* BEGIN PROVIDED MATERIAL *

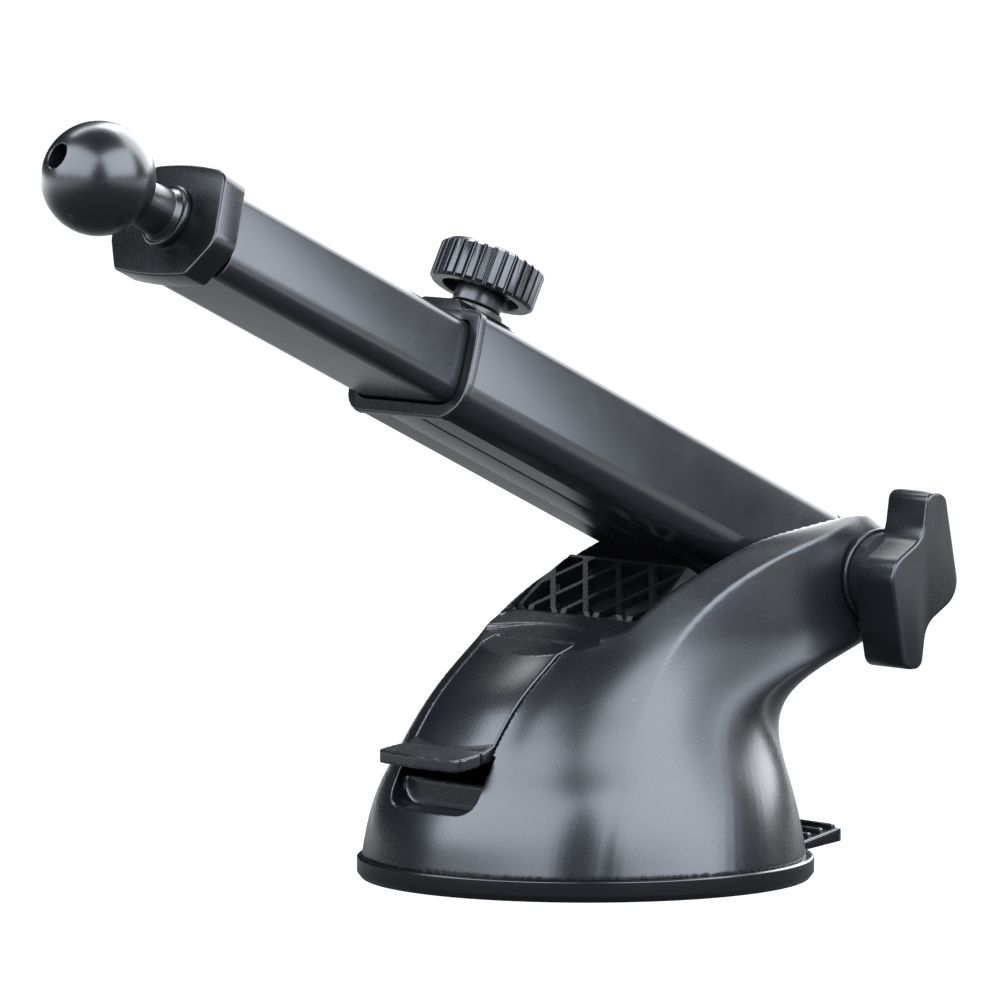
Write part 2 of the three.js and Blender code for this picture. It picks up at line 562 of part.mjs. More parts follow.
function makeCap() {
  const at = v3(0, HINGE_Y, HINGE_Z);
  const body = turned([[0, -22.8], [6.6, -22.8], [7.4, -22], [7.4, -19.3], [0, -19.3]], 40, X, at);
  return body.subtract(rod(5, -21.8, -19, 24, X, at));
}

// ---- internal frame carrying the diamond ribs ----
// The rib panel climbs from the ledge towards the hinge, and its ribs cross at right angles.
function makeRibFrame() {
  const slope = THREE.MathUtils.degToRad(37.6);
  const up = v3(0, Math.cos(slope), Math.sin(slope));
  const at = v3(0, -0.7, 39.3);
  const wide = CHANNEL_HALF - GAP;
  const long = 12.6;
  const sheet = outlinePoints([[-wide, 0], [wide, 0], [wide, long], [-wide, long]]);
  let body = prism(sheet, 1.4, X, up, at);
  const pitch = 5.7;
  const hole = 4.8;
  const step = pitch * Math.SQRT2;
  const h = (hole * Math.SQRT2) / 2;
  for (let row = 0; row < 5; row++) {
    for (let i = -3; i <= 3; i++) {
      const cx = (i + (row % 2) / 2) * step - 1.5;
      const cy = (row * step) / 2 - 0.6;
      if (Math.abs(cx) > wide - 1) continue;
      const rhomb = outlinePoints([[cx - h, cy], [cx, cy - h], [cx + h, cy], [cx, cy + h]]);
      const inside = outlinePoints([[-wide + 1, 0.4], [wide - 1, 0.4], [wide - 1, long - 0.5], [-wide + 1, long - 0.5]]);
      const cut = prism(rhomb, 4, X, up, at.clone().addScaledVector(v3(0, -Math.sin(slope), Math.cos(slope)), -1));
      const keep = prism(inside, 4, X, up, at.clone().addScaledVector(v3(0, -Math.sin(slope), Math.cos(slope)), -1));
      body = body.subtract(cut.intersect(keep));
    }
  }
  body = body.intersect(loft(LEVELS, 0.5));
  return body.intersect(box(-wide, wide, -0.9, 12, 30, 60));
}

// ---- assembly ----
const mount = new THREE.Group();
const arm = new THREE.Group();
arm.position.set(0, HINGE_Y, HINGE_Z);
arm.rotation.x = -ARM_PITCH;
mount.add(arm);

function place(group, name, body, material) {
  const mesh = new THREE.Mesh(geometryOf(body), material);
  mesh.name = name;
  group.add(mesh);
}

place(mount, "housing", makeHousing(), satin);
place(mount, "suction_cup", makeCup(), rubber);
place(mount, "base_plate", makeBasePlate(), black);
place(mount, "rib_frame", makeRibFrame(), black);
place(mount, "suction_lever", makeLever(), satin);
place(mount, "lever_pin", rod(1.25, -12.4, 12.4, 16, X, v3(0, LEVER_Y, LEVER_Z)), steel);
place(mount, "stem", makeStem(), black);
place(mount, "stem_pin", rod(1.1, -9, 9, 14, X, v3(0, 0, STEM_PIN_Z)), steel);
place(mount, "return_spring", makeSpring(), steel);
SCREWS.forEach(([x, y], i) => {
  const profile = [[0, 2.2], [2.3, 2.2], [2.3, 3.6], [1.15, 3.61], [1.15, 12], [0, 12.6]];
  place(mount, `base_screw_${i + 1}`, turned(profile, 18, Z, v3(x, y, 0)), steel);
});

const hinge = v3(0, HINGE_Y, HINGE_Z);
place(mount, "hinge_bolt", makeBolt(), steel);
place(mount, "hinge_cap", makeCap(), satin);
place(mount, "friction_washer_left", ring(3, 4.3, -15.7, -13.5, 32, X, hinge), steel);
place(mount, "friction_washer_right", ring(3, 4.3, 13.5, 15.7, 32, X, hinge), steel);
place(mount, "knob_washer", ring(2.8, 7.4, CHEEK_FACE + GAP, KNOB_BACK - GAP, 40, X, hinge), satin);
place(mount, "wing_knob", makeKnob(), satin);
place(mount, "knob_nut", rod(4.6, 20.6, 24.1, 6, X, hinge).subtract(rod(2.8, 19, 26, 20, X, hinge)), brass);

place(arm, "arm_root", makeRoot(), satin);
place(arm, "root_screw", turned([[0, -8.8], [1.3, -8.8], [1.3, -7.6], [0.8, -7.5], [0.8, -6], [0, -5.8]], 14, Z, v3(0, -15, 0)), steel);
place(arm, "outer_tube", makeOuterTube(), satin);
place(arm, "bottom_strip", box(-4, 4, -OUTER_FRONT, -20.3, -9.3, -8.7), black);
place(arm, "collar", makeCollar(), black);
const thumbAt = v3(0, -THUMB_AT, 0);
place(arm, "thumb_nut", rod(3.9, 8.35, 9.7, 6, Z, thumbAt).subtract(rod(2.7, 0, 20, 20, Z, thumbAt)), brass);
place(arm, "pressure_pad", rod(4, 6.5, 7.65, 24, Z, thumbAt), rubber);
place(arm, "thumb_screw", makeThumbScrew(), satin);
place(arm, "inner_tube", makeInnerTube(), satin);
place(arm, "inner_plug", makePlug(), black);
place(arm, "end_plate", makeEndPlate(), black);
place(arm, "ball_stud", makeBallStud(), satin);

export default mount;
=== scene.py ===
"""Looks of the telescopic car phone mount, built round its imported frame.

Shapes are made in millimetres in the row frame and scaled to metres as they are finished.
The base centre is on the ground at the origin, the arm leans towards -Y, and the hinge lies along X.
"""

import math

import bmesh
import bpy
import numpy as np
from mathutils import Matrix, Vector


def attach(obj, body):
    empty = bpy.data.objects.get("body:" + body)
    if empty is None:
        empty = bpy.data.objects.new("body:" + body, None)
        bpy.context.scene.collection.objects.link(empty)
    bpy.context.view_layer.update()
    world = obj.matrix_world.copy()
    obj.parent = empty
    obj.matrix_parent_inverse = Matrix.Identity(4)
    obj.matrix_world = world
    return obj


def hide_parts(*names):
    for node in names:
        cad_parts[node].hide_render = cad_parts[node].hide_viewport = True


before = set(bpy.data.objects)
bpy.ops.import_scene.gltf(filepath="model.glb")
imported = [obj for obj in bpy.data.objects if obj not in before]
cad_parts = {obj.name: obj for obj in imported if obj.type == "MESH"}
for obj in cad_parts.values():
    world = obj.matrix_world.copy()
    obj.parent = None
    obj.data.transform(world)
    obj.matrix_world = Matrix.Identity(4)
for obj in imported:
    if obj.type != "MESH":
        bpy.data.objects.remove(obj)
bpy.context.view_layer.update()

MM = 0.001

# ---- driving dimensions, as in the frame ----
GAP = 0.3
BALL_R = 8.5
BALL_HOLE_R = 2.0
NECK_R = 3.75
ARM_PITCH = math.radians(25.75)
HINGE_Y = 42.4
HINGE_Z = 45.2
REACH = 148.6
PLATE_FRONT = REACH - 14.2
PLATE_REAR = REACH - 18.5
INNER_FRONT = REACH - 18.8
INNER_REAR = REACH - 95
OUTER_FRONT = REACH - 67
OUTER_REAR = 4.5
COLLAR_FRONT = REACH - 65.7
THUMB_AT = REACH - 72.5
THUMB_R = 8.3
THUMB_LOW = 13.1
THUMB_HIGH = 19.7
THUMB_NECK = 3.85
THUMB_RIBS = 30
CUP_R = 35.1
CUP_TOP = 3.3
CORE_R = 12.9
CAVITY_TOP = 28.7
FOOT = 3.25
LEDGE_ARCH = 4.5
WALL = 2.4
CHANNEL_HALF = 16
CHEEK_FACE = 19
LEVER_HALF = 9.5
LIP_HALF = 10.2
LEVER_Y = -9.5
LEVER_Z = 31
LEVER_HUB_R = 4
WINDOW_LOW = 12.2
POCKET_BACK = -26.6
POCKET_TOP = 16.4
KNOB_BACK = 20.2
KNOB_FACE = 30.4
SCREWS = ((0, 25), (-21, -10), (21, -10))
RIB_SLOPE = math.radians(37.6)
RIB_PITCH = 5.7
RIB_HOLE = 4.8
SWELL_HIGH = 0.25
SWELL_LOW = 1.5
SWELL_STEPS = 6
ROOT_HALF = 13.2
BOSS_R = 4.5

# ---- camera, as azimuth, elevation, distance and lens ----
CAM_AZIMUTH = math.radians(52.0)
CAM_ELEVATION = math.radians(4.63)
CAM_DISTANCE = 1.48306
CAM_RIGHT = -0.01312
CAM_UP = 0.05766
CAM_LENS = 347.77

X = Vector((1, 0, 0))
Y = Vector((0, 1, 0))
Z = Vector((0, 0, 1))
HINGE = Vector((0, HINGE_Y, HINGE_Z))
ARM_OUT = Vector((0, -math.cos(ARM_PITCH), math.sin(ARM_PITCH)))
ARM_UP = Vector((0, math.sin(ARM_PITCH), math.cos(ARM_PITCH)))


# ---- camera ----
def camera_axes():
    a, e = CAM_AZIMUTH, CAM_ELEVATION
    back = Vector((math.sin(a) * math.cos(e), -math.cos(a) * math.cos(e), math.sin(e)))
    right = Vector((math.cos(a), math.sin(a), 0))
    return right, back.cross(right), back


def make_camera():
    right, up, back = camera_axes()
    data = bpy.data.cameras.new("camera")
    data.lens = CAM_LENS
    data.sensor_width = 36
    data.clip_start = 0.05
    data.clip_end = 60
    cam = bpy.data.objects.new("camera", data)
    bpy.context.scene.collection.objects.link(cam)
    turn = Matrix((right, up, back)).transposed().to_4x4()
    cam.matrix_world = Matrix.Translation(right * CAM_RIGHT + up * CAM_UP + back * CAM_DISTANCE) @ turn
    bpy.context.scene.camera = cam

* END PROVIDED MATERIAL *

Each line from the one containing "-15, 0)), steel);" through the one containing "in imported if" must be retyped exactly, the first and last of these included.

place(arm, "root_screw", turned([[0, -8.8], [1.3, -8.8], [1.3, -7.6], [0.8, -7.5], [0.8, -6], [0, -5.8]], 14, Z, v3(0, -15, 0)), steel);
place(arm, "outer_tube", makeOuterTube(), satin);
place(arm, "bottom_strip", box(-4, 4, -OUTER_FRONT, -20.3, -9.3, -8.7), black);
place(arm, "collar", makeCollar(), black);
const thumbAt = v3(0, -THUMB_AT, 0);
place(arm, "thumb_nut", rod(3.9, 8.35, 9.7, 6, Z, thumbAt).subtract(rod(2.7, 0, 20, 20, Z, thumbAt)), brass);
place(arm, "pressure_pad", rod(4, 6.5, 7.65, 24, Z, thumbAt), rubber);
place(arm, "thumb_screw", makeThumbScrew(), satin);
place(arm, "inner_tube", makeInnerTube(), satin);
place(arm, "inner_plug", makePlug(), black);
place(arm, "end_plate", makeEndPlate(), black);
place(arm, "ball_stud", makeBallStud(), satin);

export default mount;
=== scene.py ===
"""Looks of the telescopic car phone mount, built round its imported frame.

Shapes are made in millimetres in the row frame and scaled to metres as they are finished.
The base centre is on the ground at the origin, the arm leans towards -Y, and the hinge lies along X.
"""

import math

import bmesh
import bpy
import numpy as np
from mathutils import Matrix, Vector


def attach(obj, body):
    empty = bpy.data.objects.get("body:" + body)
    if empty is None:
        empty = bpy.data.objects.new("body:" + body, None)
        bpy.context.scene.collection.objects.link(empty)
    bpy.context.view_layer.update()
    world = obj.matrix_world.copy()
    obj.parent = empty
    obj.matrix_parent_inverse = Matrix.Identity(4)
    obj.matrix_world = world
    return obj


def hide_parts(*names):
    for node in names:
        cad_parts[node].hide_render = cad_parts[node].hide_viewport = True


before = set(bpy.data.objects)
bpy.ops.import_scene.gltf(filepath="model.glb")
imported = [obj for obj in bpy.data.objects if obj not in before]
cad_parts = {obj.name: obj for obj in imported if obj.type == "MESH"}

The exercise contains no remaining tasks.